Stored rows:
= = = =
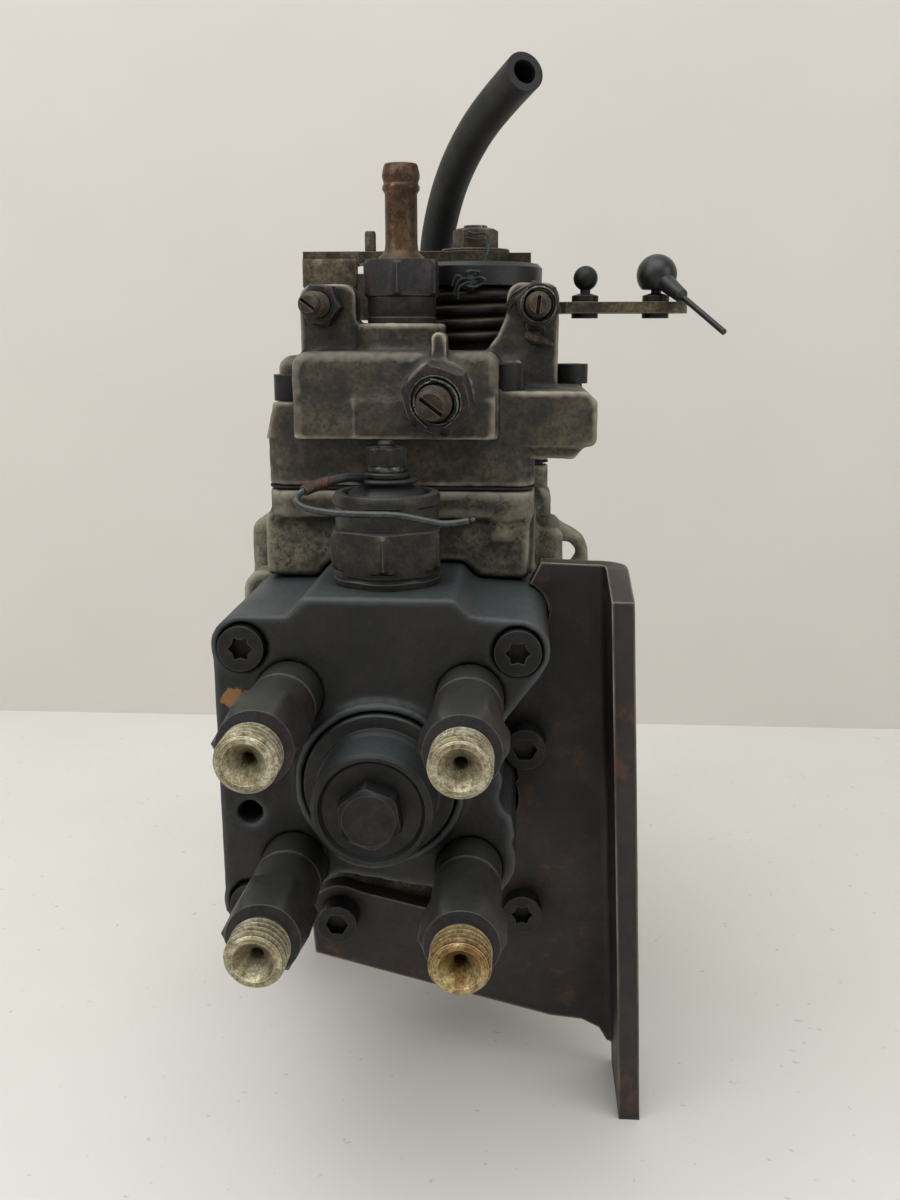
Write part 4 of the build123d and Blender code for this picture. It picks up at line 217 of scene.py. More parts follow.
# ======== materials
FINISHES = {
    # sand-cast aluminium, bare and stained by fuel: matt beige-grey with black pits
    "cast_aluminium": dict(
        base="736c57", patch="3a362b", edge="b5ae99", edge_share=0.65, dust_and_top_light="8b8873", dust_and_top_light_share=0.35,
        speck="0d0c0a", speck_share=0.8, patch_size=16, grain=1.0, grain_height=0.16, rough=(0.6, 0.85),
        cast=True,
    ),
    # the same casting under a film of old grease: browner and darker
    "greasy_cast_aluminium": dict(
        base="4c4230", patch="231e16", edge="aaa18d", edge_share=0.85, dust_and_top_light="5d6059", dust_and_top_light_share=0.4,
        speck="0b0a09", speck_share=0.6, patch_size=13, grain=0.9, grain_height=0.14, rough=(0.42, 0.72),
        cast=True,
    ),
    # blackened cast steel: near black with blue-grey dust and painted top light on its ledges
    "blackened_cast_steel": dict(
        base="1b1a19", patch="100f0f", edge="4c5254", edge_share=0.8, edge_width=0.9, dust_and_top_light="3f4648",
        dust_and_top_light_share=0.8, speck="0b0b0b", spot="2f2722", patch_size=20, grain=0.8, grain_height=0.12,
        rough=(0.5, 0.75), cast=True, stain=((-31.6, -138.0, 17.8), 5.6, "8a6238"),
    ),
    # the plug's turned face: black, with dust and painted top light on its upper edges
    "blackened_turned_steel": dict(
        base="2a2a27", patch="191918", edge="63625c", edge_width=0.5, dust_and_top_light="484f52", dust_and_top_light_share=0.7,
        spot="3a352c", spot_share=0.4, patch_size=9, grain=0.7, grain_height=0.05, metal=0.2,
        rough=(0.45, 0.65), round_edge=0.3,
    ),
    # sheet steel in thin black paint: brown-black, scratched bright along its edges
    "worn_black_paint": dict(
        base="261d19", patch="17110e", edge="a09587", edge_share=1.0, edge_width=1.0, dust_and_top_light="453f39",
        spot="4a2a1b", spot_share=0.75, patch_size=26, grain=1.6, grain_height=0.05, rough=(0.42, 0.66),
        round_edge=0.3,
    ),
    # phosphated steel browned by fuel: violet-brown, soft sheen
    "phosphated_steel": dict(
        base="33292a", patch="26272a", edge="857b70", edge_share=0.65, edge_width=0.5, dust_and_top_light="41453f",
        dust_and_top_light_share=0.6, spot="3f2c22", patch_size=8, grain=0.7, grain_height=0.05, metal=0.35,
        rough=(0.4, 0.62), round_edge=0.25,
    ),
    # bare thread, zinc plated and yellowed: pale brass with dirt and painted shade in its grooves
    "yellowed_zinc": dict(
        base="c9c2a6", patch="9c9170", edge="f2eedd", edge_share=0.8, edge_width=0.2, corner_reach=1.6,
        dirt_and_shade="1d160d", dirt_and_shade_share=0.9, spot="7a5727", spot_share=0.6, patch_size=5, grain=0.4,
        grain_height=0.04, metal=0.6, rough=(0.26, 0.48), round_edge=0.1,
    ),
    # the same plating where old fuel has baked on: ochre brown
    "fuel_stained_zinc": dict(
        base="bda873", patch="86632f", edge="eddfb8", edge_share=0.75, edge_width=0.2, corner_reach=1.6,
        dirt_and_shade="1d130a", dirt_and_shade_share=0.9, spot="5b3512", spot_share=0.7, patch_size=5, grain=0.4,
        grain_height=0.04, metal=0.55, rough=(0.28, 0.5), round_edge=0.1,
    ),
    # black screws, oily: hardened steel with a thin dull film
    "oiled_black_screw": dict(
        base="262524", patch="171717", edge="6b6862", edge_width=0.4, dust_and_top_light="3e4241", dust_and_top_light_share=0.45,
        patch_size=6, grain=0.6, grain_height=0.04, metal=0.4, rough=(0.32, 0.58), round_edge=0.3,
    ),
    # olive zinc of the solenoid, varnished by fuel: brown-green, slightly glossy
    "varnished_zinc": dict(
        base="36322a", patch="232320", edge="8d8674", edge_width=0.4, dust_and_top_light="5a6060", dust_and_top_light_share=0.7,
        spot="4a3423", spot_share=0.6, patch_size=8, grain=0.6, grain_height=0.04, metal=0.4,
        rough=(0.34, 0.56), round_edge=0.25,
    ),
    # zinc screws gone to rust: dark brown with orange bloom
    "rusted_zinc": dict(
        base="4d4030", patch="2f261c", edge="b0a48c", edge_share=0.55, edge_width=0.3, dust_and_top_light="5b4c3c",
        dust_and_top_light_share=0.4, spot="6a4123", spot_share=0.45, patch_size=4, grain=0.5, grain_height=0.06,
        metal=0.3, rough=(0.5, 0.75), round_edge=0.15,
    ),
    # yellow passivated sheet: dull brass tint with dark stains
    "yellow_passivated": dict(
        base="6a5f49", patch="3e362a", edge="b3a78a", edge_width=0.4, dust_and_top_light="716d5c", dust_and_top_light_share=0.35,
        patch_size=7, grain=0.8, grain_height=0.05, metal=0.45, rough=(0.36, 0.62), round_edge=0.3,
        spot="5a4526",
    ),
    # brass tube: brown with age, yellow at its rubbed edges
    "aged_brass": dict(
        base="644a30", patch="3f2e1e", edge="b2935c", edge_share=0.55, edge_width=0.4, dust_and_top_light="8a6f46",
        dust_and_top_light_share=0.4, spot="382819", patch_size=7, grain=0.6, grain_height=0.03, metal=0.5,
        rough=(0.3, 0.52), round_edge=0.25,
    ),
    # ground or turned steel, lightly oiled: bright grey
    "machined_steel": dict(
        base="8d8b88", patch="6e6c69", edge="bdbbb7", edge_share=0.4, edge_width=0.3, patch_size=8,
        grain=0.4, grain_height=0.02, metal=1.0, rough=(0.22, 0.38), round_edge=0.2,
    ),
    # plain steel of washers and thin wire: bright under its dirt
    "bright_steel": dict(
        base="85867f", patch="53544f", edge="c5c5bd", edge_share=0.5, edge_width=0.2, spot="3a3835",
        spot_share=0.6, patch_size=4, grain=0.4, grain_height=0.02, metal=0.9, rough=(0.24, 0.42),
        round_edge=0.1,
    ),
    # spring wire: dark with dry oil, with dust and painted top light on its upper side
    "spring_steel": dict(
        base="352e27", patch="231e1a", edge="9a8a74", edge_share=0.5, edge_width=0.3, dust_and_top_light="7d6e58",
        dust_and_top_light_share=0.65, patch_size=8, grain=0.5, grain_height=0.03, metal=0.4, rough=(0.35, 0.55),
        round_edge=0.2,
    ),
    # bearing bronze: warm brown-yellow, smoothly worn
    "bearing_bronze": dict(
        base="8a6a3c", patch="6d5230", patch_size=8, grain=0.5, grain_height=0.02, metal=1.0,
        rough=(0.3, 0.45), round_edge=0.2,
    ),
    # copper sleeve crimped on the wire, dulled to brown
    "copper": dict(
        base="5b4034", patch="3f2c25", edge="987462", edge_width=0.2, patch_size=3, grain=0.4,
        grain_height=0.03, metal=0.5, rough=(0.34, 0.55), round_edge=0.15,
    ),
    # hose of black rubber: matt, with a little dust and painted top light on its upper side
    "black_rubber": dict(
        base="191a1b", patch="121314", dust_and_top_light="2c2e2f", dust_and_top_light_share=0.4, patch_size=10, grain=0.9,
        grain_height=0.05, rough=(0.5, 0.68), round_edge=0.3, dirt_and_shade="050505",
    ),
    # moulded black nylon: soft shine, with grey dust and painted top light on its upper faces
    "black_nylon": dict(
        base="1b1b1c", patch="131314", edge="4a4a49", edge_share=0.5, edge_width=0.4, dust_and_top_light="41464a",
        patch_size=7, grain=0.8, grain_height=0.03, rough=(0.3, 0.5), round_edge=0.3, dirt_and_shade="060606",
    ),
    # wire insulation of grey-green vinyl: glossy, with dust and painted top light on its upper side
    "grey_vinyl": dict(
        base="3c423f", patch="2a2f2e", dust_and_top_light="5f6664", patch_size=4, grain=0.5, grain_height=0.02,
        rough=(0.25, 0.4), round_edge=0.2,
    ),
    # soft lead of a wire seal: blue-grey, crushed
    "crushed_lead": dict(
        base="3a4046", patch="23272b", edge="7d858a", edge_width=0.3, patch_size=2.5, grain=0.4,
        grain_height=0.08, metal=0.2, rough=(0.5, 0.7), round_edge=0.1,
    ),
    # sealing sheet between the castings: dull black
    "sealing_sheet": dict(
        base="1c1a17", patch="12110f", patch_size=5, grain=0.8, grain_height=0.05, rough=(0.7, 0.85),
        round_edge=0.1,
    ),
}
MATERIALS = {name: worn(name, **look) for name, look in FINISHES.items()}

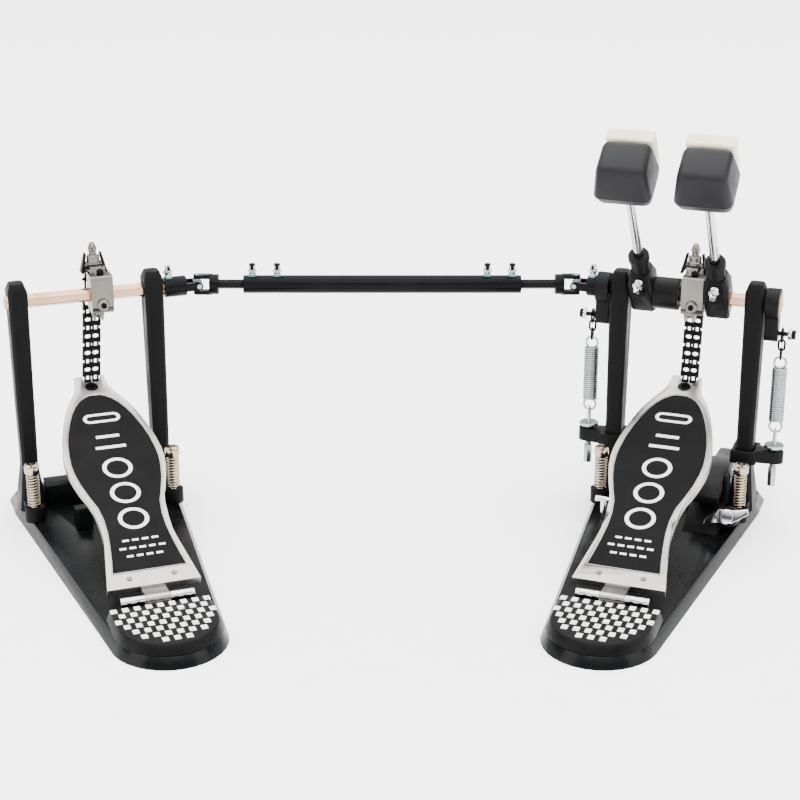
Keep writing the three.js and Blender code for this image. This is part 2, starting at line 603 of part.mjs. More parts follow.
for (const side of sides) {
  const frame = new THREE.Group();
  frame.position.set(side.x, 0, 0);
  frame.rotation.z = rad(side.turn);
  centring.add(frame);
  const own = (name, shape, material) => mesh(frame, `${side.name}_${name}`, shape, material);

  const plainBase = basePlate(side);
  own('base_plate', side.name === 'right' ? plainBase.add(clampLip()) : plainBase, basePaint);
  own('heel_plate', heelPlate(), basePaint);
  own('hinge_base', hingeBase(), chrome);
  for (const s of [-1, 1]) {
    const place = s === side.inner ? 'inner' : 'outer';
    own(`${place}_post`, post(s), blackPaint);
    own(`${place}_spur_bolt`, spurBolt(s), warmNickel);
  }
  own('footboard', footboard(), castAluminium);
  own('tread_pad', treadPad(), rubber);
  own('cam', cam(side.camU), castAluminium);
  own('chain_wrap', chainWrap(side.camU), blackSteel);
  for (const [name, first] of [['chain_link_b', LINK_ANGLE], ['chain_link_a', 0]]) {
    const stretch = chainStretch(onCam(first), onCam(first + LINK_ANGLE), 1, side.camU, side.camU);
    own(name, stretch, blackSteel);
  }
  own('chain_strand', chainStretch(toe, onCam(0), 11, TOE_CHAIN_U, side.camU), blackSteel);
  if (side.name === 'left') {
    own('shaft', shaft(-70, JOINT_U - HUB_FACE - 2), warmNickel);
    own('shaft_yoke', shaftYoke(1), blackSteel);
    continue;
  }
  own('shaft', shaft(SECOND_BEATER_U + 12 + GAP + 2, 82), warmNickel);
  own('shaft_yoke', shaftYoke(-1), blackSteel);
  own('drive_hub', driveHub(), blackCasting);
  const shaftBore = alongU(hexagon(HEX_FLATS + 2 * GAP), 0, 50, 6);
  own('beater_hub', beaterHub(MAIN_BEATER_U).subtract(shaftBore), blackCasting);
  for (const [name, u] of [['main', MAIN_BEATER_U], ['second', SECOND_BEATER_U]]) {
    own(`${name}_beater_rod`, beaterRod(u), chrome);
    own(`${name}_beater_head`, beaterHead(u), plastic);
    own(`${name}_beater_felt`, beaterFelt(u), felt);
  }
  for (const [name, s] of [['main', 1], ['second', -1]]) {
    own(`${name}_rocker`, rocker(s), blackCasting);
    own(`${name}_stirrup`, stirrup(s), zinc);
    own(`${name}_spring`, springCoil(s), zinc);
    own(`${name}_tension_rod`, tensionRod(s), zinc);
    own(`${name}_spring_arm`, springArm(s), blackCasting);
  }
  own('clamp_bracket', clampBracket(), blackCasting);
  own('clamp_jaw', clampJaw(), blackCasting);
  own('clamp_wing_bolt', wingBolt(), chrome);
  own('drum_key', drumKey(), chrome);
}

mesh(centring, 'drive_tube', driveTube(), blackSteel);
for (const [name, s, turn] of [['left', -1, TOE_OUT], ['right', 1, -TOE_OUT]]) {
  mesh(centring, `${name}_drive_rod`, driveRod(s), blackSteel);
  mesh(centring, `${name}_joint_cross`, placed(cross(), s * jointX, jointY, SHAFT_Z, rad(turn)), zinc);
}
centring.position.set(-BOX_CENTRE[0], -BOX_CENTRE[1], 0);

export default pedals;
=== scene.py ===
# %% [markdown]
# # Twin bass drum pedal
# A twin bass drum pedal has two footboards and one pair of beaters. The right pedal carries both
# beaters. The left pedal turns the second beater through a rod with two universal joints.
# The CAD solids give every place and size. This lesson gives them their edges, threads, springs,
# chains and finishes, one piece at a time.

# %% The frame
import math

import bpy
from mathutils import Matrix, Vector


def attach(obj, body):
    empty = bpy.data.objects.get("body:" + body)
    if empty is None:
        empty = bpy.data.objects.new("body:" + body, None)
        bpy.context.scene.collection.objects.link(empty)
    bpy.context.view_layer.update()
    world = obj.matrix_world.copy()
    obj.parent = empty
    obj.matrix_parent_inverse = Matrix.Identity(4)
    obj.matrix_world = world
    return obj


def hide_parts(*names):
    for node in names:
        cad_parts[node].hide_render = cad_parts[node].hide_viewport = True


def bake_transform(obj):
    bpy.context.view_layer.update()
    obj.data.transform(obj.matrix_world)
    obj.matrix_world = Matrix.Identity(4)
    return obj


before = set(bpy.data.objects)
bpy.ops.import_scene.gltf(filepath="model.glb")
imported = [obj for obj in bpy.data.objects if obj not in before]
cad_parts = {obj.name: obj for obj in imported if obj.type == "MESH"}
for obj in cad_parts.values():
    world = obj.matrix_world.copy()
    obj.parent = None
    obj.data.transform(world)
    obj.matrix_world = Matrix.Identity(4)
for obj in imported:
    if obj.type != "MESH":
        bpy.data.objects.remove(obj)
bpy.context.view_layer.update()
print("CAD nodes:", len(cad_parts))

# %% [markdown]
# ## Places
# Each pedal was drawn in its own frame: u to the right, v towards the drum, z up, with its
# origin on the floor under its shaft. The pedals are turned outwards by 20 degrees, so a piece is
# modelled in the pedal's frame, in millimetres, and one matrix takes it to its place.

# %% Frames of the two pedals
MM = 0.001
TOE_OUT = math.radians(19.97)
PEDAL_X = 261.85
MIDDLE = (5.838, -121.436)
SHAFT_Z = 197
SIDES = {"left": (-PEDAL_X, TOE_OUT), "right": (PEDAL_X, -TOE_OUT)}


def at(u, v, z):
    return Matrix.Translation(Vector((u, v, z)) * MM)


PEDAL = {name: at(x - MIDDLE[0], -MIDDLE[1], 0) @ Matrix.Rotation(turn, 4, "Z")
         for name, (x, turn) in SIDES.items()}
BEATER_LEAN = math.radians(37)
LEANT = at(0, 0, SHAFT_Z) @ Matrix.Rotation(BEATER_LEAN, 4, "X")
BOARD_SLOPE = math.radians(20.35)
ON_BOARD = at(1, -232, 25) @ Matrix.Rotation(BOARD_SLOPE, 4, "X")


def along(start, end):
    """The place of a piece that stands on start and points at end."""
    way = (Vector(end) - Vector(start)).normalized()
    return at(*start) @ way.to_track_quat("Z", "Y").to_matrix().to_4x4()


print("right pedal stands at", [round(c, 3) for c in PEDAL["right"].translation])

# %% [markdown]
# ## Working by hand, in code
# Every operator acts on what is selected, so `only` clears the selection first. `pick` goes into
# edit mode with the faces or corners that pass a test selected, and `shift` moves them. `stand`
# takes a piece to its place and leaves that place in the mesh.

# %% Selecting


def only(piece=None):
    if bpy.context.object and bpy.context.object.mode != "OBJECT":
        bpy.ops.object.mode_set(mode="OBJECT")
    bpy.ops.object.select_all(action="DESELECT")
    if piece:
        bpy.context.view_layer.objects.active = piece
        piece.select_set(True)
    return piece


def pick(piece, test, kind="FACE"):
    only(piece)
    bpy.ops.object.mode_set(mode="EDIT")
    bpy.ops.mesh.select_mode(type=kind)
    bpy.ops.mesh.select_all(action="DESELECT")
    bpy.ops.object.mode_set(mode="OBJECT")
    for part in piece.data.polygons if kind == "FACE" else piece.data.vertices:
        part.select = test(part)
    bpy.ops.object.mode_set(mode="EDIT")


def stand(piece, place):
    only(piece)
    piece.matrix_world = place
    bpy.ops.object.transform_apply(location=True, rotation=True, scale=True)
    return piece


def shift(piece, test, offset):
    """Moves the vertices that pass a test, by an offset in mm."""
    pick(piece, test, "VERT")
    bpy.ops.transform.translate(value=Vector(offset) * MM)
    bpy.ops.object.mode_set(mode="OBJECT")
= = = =
Short task: The line containing "mesh(centring, 'drive_tube', driveTube(), blackSteel);" opens the part, and the line containing "before = set(bpy.data.objects)" closes it. Output that part exactly, with both, and only that.

Solution:
mesh(centring, 'drive_tube', driveTube(), blackSteel);
for (const [name, s, turn] of [['left', -1, TOE_OUT], ['right', 1, -TOE_OUT]]) {
  mesh(centring, `${name}_drive_rod`, driveRod(s), blackSteel);
  mesh(centring, `${name}_joint_cross`, placed(cross(), s * jointX, jointY, SHAFT_Z, rad(turn)), zinc);
}
centring.position.set(-BOX_CENTRE[0], -BOX_CENTRE[1], 0);

export default pedals;
=== scene.py ===
# %% [markdown]
# # Twin bass drum pedal
# A twin bass drum pedal has two footboards and one pair of beaters. The right pedal carries both
# beaters. The left pedal turns the second beater through a rod with two universal joints.
# The CAD solids give every place and size. This lesson gives them their edges, threads, springs,
# chains and finishes, one piece at a time.

# %% The frame
import math

import bpy
from mathutils import Matrix, Vector


def attach(obj, body):
    empty = bpy.data.objects.get("body:" + body)
    if empty is None:
        empty = bpy.data.objects.new("body:" + body, None)
        bpy.context.scene.collection.objects.link(empty)
    bpy.context.view_layer.update()
    world = obj.matrix_world.copy()
    obj.parent = empty
    obj.matrix_parent_inverse = Matrix.Identity(4)
    obj.matrix_world = world
    return obj


def hide_parts(*names):
    for node in names:
        cad_parts[node].hide_render = cad_parts[node].hide_viewport = True


def bake_transform(obj):
    bpy.context.view_layer.update()
    obj.data.transform(obj.matrix_world)
    obj.matrix_world = Matrix.Identity(4)
    return obj


before = set(bpy.data.objects)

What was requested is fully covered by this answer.